Para o tratamento do TEA, após a detecção dos sintomas, são recomendadas intervenções específicas e técnicas adequadas para que se possa auxiliar a criança a se desenvolver da forma mais saudável possível. Nesse contexto, as intervenções multiprofissionais são as que demonstram melhores resultados visto que atenuam o desenvolvimento da sintomatologia, como as dificuldades de motricidade, linguagem, comportamentos sociais e cognitivos, ajudando o paciente a alcançar habilidades pertinentes ao seu desenvolvimento.

O brincar, segundo Winnicott (1971), é uma atividade que tem papel fundamental para o desenvolvimento infantil, pois, ao brincar, a criança reproduz o que lhe é internalizado, podendo assim elaborar a sua realidade.

Através da brincadeira, a criança projeta no mundo externo seus medos, angústias e problemas internos, dominando-os por meio da ação, elaborando assim seus conflitos inconscientes. (LEITE, R. R.; ABRÃO, J. L. F, 2015)

No contexto do TEA, as brincadeiras são marcadas pela ausência de simbolização; em seu lugar, são praticadas ações que privilegiam uma autoestimulação (ou autoerotização) fechada em si própria. Outra peculiaridade no brincar autístico é a preferência por objetos rígidos que permitam catalogação ou uma manipulação mais mecanicista, como jogos de encaixe, cubos, carrinhos de brinquedo, peões, etc. Tais objetos são manipulados de forma repetitiva por longos períodos, em uma brincadeira aparentemente sem sentido (Marcelli,1998).

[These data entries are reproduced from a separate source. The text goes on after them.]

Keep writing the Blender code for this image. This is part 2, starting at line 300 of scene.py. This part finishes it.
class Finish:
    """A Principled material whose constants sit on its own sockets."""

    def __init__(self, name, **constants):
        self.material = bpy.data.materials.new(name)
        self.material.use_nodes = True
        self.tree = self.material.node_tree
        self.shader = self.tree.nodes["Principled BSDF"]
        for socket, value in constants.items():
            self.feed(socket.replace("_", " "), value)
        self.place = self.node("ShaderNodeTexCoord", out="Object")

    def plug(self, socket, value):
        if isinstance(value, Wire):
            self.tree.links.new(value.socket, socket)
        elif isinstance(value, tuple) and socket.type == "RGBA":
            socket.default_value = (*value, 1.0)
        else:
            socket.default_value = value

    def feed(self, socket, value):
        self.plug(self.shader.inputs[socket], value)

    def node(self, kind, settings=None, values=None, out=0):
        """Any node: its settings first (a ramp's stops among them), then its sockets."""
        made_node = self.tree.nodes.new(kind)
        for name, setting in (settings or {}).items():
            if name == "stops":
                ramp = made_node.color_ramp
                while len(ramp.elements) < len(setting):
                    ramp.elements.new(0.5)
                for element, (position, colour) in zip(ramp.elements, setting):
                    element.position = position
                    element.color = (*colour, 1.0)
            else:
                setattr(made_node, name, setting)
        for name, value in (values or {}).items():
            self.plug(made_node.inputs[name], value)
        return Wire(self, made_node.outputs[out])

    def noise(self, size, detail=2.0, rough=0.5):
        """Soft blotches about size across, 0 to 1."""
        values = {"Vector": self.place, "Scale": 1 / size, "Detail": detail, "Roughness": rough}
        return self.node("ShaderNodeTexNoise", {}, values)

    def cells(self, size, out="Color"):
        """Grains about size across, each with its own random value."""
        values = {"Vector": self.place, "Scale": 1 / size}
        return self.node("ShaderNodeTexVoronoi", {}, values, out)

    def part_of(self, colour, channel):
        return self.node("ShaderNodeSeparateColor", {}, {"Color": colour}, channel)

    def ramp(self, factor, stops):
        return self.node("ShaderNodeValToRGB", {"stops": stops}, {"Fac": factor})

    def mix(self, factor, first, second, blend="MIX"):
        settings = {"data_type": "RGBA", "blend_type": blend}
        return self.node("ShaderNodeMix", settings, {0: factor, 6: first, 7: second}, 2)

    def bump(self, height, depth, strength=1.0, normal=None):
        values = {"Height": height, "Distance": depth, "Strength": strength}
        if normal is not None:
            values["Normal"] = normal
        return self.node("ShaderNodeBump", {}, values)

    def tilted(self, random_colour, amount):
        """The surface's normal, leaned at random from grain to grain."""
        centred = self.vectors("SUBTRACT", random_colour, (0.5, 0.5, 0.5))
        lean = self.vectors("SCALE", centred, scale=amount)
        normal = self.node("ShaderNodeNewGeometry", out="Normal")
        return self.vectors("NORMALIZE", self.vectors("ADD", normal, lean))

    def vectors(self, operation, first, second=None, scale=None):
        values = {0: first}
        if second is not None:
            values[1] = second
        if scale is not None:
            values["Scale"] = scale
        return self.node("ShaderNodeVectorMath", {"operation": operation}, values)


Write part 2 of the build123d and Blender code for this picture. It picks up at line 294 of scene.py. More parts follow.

O solitário processo do brincar autístico sucinta incompreensão por parte da rede de cuidadores da criança – pais, familiares e educadores -, que, por não verem sentido nas ações repetitivas e estereotipadas, deixam de atribuir sentido a elas, deixando de significa-las. O fato de o ambiente não respaldar significação para as brincadeiras também contribui para uma brincadeira limitada, pobre e carente de imaginação.